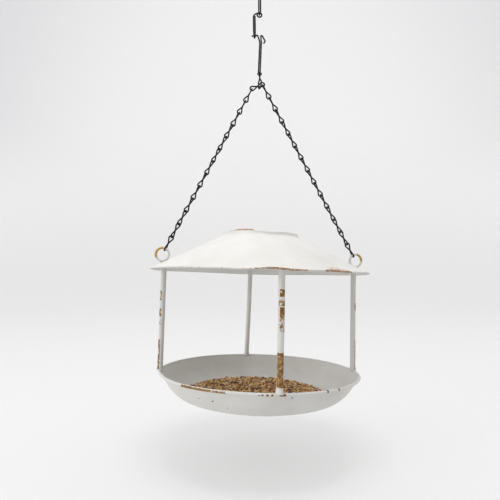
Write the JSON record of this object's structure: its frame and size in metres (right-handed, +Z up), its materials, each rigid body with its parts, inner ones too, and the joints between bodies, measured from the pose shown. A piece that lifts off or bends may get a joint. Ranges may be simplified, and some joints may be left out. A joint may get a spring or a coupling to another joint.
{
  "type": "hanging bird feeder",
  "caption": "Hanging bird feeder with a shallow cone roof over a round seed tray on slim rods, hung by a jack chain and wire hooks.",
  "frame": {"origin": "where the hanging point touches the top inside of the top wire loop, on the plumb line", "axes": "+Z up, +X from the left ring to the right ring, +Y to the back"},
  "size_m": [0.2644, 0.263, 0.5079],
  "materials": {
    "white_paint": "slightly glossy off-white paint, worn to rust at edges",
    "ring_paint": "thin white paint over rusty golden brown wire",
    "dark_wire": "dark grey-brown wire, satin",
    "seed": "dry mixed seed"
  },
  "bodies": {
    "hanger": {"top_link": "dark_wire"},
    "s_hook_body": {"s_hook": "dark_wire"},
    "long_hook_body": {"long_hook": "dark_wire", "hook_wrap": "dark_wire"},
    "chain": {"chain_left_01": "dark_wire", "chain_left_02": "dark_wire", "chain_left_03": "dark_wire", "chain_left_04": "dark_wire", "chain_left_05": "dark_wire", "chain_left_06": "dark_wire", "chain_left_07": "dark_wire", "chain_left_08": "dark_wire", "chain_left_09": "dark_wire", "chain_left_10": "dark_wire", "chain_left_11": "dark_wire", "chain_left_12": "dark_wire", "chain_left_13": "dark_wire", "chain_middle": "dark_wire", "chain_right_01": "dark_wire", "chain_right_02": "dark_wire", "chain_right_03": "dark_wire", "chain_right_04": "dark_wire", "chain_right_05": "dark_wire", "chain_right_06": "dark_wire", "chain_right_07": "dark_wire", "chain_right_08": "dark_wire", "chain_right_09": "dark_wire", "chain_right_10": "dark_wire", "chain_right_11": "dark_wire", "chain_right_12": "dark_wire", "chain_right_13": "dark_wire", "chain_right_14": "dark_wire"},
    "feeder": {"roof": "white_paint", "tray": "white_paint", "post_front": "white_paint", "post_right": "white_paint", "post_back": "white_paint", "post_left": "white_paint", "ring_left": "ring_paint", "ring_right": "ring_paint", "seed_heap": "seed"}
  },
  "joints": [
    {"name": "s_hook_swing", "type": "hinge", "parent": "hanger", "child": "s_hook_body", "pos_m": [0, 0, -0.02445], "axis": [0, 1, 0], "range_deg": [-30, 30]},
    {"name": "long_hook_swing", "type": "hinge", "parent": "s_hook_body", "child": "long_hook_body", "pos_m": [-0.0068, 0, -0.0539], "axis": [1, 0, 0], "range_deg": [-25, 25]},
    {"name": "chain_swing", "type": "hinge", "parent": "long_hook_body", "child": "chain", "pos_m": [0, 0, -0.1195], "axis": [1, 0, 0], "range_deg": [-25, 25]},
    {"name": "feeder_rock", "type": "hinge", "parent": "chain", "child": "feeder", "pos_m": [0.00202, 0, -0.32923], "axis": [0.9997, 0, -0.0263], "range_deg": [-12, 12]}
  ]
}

§ §

### PROBLEM TO SOLVE
Print the material once more, exactly.

### RESPONSE TO THE EXERCISE
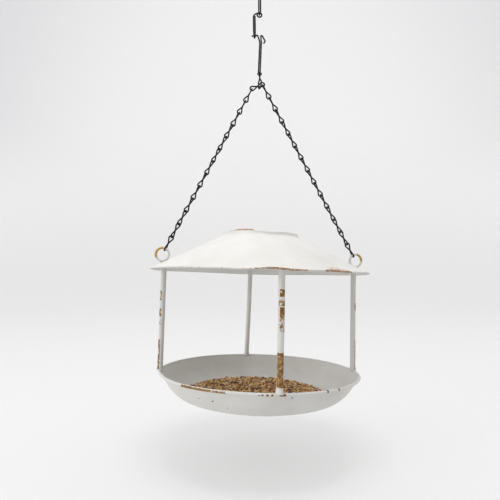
Write the JSON record of this object's structure: its frame and size in metres (right-handed, +Z up), its materials, each rigid body with its parts, inner ones too, and the joints between bodies, measured from the pose shown. A piece that lifts off or bends may get a joint. Ranges may be simplified, and some joints may be left out. A joint may get a spring or a coupling to another joint.
{
  "type": "hanging bird feeder",
  "caption": "Hanging bird feeder with a shallow cone roof over a round seed tray on slim rods, hung by a jack chain and wire hooks.",
  "frame": {"origin": "where the hanging point touches the top inside of the top wire loop, on the plumb line", "axes": "+Z up, +X from the left ring to the right ring, +Y to the back"},
  "size_m": [0.2644, 0.263, 0.5079],
  "materials": {
    "white_paint": "slightly glossy off-white paint, worn to rust at edges",
    "ring_paint": "thin white paint over rusty golden brown wire",
    "dark_wire": "dark grey-brown wire, satin",
    "seed": "dry mixed seed"
  },
  "bodies": {
    "hanger": {"top_link": "dark_wire"},
    "s_hook_body": {"s_hook": "dark_wire"},
    "long_hook_body": {"long_hook": "dark_wire", "hook_wrap": "dark_wire"},
    "chain": {"chain_left_01": "dark_wire", "chain_left_02": "dark_wire", "chain_left_03": "dark_wire", "chain_left_04": "dark_wire", "chain_left_05": "dark_wire", "chain_left_06": "dark_wire", "chain_left_07": "dark_wire", "chain_left_08": "dark_wire", "chain_left_09": "dark_wire", "chain_left_10": "dark_wire", "chain_left_11": "dark_wire", "chain_left_12": "dark_wire", "chain_left_13": "dark_wire", "chain_middle": "dark_wire", "chain_right_01": "dark_wire", "chain_right_02": "dark_wire", "chain_right_03": "dark_wire", "chain_right_04": "dark_wire", "chain_right_05": "dark_wire", "chain_right_06": "dark_wire", "chain_right_07": "dark_wire", "chain_right_08": "dark_wire", "chain_right_09": "dark_wire", "chain_right_10": "dark_wire", "chain_right_11": "dark_wire", "chain_right_12": "dark_wire", "chain_right_13": "dark_wire", "chain_right_14": "dark_wire"},
    "feeder": {"roof": "white_paint", "tray": "white_paint", "post_front": "white_paint", "post_right": "white_paint", "post_back": "white_paint", "post_left": "white_paint", "ring_left": "ring_paint", "ring_right": "ring_paint", "seed_heap": "seed"}
  },
  "joints": [
    {"name": "s_hook_swing", "type": "hinge", "parent": "hanger", "child": "s_hook_body", "pos_m": [0, 0, -0.02445], "axis": [0, 1, 0], "range_deg": [-30, 30]},
    {"name": "long_hook_swing", "type": "hinge", "parent": "s_hook_body", "child": "long_hook_body", "pos_m": [-0.0068, 0, -0.0539], "axis": [1, 0, 0], "range_deg": [-25, 25]},
    {"name": "chain_swing", "type": "hinge", "parent": "long_hook_body", "child": "chain", "pos_m": [0, 0, -0.1195], "axis": [1, 0, 0], "range_deg": [-25, 25]},
    {"name": "feeder_rock", "type": "hinge", "parent": "chain", "child": "feeder", "pos_m": [0.00202, 0, -0.32923], "axis": [0.9997, 0, -0.0263], "range_deg": [-12, 12]}
  ]
}